TASK DATA
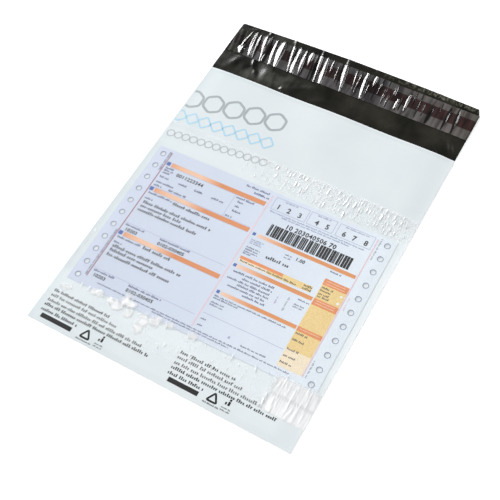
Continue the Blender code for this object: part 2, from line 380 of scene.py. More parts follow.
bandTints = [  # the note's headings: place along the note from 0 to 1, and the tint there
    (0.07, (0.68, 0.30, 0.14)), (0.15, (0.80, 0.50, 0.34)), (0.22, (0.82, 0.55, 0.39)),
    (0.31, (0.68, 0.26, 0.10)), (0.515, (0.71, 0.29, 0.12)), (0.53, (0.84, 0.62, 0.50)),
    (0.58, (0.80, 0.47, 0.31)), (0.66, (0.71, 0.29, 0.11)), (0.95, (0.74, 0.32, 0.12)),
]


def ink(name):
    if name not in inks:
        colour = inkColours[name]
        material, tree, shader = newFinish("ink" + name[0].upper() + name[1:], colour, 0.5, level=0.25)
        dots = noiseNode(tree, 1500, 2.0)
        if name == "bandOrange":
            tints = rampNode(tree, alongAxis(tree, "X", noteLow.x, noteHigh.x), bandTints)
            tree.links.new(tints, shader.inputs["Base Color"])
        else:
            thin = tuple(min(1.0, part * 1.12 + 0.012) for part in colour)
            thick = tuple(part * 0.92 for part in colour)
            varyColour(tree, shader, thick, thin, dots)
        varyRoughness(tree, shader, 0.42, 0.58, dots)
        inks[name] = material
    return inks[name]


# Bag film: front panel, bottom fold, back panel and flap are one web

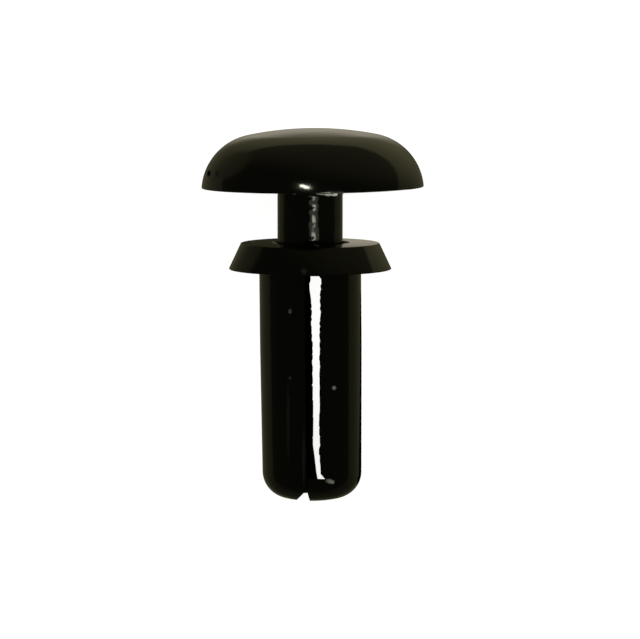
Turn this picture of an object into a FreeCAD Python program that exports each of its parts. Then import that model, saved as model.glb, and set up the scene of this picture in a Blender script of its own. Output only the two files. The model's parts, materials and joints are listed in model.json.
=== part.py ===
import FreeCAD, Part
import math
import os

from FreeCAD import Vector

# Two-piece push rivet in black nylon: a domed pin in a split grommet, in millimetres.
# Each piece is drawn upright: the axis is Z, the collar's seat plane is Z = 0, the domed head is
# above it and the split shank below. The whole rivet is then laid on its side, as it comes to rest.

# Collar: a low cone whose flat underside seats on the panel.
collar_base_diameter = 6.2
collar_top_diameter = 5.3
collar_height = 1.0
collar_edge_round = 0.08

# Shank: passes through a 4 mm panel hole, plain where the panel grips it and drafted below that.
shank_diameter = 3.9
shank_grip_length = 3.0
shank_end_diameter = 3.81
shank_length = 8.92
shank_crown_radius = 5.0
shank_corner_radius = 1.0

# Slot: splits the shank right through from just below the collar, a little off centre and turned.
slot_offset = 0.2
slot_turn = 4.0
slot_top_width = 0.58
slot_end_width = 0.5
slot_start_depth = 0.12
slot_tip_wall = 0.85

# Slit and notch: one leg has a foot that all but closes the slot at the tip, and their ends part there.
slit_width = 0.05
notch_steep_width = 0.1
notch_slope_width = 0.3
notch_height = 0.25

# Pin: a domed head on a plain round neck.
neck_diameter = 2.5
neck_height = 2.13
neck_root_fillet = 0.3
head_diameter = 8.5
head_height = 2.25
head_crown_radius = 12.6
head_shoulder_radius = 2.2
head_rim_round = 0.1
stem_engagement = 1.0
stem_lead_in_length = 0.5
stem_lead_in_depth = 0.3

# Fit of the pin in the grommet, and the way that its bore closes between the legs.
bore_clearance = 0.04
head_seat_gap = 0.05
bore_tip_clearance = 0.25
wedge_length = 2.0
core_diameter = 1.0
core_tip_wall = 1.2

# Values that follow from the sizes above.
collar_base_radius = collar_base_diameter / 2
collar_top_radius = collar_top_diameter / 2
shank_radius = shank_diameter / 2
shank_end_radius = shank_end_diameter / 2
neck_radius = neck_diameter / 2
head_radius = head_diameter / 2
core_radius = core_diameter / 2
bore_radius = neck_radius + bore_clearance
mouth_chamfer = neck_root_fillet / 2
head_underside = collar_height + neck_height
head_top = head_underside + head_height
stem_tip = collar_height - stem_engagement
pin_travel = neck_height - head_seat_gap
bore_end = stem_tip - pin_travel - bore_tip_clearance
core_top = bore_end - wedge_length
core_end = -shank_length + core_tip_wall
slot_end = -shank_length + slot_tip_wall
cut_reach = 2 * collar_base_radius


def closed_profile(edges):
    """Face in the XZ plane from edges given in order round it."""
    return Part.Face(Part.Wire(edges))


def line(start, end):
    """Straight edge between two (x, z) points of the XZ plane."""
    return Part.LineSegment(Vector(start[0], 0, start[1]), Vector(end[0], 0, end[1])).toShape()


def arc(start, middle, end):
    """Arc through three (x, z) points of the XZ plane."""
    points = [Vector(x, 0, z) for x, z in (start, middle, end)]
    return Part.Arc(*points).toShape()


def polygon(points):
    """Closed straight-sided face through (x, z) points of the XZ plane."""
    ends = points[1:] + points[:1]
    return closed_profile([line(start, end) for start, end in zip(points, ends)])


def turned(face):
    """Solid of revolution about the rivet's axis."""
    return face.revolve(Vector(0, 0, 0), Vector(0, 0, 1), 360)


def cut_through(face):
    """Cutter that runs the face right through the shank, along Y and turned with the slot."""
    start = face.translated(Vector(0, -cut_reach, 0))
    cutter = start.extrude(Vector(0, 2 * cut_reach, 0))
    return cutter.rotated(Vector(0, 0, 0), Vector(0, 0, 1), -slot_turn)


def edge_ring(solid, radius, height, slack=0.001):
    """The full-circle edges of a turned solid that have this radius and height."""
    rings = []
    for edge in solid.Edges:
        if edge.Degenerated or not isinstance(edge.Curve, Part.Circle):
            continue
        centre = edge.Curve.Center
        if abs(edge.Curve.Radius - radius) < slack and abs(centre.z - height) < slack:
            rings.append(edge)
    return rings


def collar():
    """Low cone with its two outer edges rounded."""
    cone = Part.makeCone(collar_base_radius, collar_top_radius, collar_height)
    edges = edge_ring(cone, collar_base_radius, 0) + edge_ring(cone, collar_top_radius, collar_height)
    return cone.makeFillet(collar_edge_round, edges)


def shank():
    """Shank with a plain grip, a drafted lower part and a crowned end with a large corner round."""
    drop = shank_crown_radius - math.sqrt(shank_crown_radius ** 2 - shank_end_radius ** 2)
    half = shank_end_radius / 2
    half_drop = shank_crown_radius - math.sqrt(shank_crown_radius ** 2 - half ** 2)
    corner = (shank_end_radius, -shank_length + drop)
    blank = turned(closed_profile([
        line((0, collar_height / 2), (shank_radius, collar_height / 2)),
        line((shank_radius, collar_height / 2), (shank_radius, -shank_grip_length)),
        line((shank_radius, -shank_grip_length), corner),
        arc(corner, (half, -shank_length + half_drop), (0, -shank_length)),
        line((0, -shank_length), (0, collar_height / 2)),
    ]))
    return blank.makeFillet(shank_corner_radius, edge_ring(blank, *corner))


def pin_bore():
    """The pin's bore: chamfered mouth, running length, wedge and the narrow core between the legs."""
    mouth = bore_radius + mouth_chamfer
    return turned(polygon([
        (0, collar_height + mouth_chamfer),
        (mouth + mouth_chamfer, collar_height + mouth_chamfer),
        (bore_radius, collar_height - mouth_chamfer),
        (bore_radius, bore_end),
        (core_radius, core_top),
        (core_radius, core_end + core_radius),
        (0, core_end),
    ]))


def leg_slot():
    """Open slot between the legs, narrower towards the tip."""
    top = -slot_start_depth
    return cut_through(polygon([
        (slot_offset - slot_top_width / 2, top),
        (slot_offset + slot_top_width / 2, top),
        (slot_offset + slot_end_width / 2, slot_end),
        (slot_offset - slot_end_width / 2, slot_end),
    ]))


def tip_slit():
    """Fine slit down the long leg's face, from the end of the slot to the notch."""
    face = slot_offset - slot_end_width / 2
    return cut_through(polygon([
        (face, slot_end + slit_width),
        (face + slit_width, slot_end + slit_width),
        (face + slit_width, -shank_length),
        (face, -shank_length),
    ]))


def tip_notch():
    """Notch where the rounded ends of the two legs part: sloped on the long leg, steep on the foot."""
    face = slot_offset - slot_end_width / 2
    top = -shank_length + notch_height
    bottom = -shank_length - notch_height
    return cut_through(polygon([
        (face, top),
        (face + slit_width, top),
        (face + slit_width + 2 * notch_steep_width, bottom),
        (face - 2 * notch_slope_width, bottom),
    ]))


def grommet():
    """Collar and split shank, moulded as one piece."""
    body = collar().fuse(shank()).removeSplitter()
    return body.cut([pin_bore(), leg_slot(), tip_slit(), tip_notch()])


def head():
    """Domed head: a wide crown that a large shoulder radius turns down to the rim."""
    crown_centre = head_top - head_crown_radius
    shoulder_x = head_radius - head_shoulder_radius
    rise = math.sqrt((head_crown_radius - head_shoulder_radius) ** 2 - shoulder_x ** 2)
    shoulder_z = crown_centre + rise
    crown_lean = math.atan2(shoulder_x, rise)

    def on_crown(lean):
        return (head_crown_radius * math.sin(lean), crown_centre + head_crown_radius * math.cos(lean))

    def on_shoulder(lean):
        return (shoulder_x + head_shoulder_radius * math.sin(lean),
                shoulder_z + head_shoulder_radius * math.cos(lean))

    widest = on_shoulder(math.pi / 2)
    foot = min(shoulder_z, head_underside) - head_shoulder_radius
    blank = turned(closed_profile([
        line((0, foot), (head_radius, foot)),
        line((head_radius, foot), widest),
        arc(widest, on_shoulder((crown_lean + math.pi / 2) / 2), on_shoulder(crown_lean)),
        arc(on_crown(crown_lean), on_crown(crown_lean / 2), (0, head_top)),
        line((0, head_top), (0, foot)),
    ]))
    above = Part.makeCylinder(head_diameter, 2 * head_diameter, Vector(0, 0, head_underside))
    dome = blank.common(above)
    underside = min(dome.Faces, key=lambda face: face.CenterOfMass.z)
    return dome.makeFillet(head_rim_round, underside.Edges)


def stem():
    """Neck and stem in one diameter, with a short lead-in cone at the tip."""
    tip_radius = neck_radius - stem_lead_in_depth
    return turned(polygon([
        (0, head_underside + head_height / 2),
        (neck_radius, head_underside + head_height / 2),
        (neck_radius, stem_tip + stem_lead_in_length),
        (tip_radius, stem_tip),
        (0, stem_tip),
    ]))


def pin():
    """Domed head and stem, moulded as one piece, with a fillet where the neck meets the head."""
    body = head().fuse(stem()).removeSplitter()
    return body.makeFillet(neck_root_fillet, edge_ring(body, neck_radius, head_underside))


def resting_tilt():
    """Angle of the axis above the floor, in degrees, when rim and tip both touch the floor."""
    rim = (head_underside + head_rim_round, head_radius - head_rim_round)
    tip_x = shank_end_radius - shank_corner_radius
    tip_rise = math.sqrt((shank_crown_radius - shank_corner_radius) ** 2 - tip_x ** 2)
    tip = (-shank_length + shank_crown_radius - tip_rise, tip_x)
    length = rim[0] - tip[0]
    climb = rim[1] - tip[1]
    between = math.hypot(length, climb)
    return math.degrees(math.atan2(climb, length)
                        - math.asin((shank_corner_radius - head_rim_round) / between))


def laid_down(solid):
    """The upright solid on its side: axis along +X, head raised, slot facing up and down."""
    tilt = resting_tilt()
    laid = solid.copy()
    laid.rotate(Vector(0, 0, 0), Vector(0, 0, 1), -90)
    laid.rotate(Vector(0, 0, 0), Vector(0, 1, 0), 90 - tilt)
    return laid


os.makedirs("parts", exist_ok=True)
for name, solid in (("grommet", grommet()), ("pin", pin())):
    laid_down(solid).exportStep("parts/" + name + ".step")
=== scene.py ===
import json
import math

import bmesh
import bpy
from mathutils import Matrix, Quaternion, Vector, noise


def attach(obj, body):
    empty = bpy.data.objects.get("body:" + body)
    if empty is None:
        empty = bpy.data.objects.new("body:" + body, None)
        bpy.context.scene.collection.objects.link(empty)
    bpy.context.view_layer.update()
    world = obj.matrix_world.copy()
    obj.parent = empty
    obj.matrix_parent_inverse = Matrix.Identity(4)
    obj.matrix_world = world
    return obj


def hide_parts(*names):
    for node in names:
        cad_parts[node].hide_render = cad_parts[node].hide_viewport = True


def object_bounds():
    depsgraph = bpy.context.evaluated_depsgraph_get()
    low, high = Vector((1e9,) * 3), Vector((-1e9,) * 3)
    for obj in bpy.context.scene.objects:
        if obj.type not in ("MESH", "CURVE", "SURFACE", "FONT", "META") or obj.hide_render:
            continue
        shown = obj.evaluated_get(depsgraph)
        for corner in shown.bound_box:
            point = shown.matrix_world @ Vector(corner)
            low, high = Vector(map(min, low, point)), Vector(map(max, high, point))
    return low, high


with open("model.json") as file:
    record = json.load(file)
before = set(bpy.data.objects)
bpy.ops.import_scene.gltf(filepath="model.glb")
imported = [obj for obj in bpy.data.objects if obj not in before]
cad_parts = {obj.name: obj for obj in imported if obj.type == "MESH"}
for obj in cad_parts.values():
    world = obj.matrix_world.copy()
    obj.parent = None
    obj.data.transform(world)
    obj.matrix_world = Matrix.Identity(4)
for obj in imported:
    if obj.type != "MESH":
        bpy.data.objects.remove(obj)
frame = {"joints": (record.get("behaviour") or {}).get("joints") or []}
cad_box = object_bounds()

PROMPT
Starting at the line that contains "laid.rotate(Vector(0, 0, 0), Vector(0, 1, 0), 90", repeat each line exactly, and stop after the line that contains "point = shown.matrix_world".

RESPONSE TO THE TASK
    laid.rotate(Vector(0, 0, 0), Vector(0, 1, 0), 90 - tilt)
    return laid


os.makedirs("parts", exist_ok=True)
for name, solid in (("grommet", grommet()), ("pin", pin())):
    laid_down(solid).exportStep("parts/" + name + ".step")
=== scene.py ===
import json
import math

import bmesh
import bpy
from mathutils import Matrix, Quaternion, Vector, noise


def attach(obj, body):
    empty = bpy.data.objects.get("body:" + body)
    if empty is None:
        empty = bpy.data.objects.new("body:" + body, None)
        bpy.context.scene.collection.objects.link(empty)
    bpy.context.view_layer.update()
    world = obj.matrix_world.copy()
    obj.parent = empty
    obj.matrix_parent_inverse = Matrix.Identity(4)
    obj.matrix_world = world
    return obj


def hide_parts(*names):
    for node in names:
        cad_parts[node].hide_render = cad_parts[node].hide_viewport = True


def object_bounds():
    depsgraph = bpy.context.evaluated_depsgraph_get()
    low, high = Vector((1e9,) * 3), Vector((-1e9,) * 3)
    for obj in bpy.context.scene.objects:
        if obj.type not in ("MESH", "CURVE", "SURFACE", "FONT", "META") or obj.hide_render:
            continue
        shown = obj.evaluated_get(depsgraph)
        for corner in shown.bound_box:
            point = shown.matrix_world @ Vector(corner)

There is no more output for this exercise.